- **Directions**: Read the listing and extract each line that includes the word "from".

- **A block of data**:

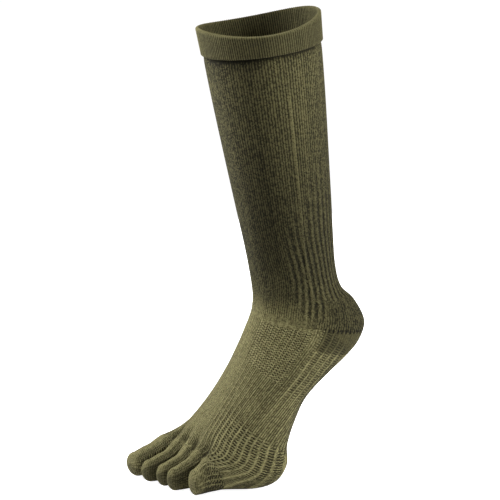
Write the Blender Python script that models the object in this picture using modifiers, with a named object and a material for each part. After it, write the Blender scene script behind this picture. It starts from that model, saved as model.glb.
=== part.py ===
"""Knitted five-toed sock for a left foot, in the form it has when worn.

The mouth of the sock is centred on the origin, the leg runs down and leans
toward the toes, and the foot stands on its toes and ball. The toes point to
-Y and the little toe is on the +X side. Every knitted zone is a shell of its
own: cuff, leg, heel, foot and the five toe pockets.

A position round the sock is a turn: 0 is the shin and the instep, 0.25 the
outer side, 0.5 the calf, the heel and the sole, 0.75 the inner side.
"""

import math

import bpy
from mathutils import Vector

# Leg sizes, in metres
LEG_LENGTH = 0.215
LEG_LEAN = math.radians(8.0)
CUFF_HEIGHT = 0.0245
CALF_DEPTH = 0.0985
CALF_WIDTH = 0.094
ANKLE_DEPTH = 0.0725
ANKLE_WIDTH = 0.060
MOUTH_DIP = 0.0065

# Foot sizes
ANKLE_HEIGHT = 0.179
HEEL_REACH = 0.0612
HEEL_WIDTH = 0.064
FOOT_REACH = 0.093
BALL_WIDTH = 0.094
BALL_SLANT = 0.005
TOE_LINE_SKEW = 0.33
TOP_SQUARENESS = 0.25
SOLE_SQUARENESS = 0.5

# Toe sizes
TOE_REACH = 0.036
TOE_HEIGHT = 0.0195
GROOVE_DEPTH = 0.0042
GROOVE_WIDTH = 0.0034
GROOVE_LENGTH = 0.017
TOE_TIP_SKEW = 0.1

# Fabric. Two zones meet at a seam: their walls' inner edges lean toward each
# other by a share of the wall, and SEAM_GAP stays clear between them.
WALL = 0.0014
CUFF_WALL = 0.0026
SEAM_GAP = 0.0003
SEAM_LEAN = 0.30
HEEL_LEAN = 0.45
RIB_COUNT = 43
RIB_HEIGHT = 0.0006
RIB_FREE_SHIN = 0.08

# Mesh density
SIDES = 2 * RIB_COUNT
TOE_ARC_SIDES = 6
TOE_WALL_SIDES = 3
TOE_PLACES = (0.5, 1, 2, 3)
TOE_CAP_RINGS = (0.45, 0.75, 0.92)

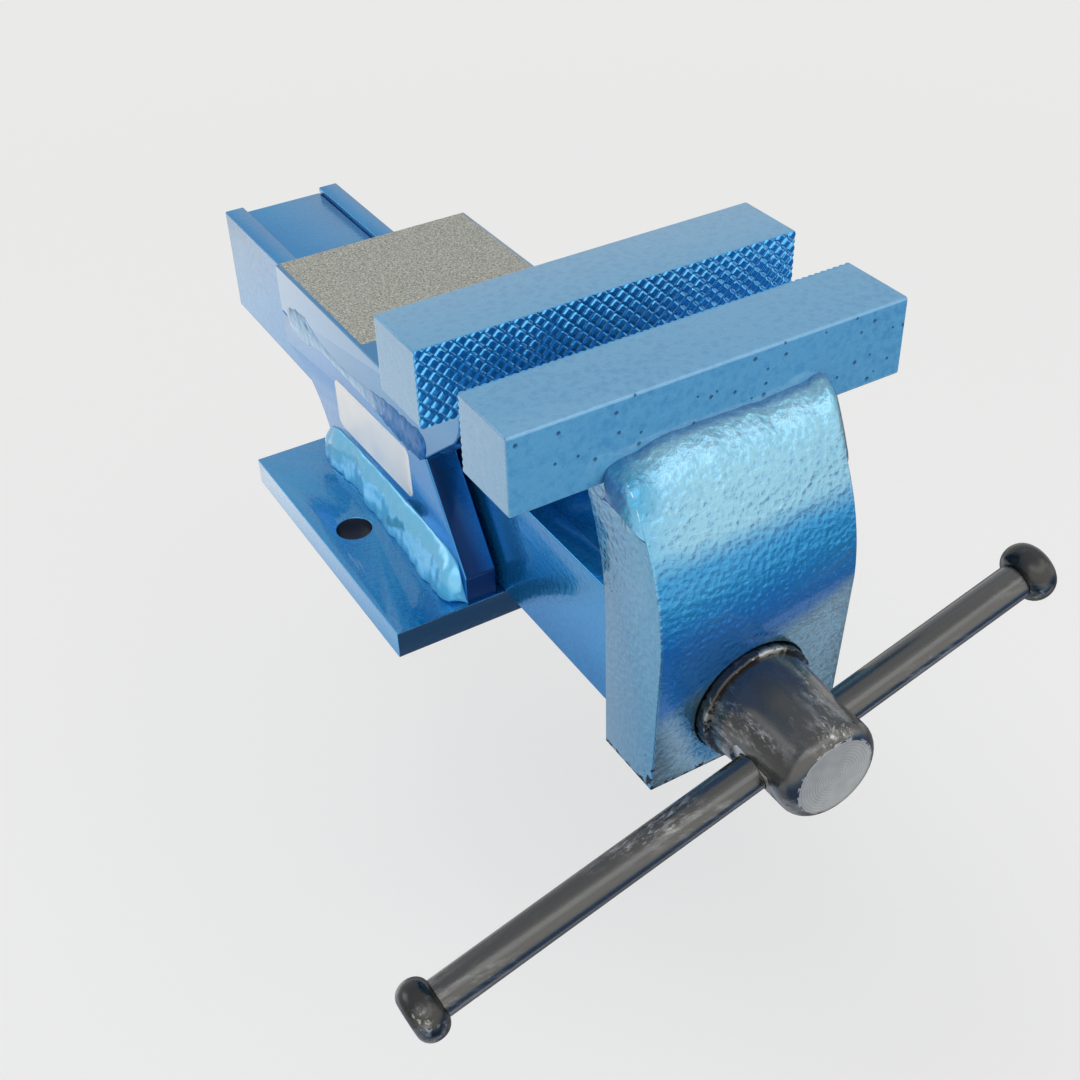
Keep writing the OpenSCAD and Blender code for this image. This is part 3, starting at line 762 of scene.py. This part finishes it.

- **Final answer**:
Write the Blender Python script that models the object in this picture using modifiers, with a named object and a material for each part. After it, write the Blender scene script behind this picture. It starts from that model, saved as model.glb.
from mathutils import Vector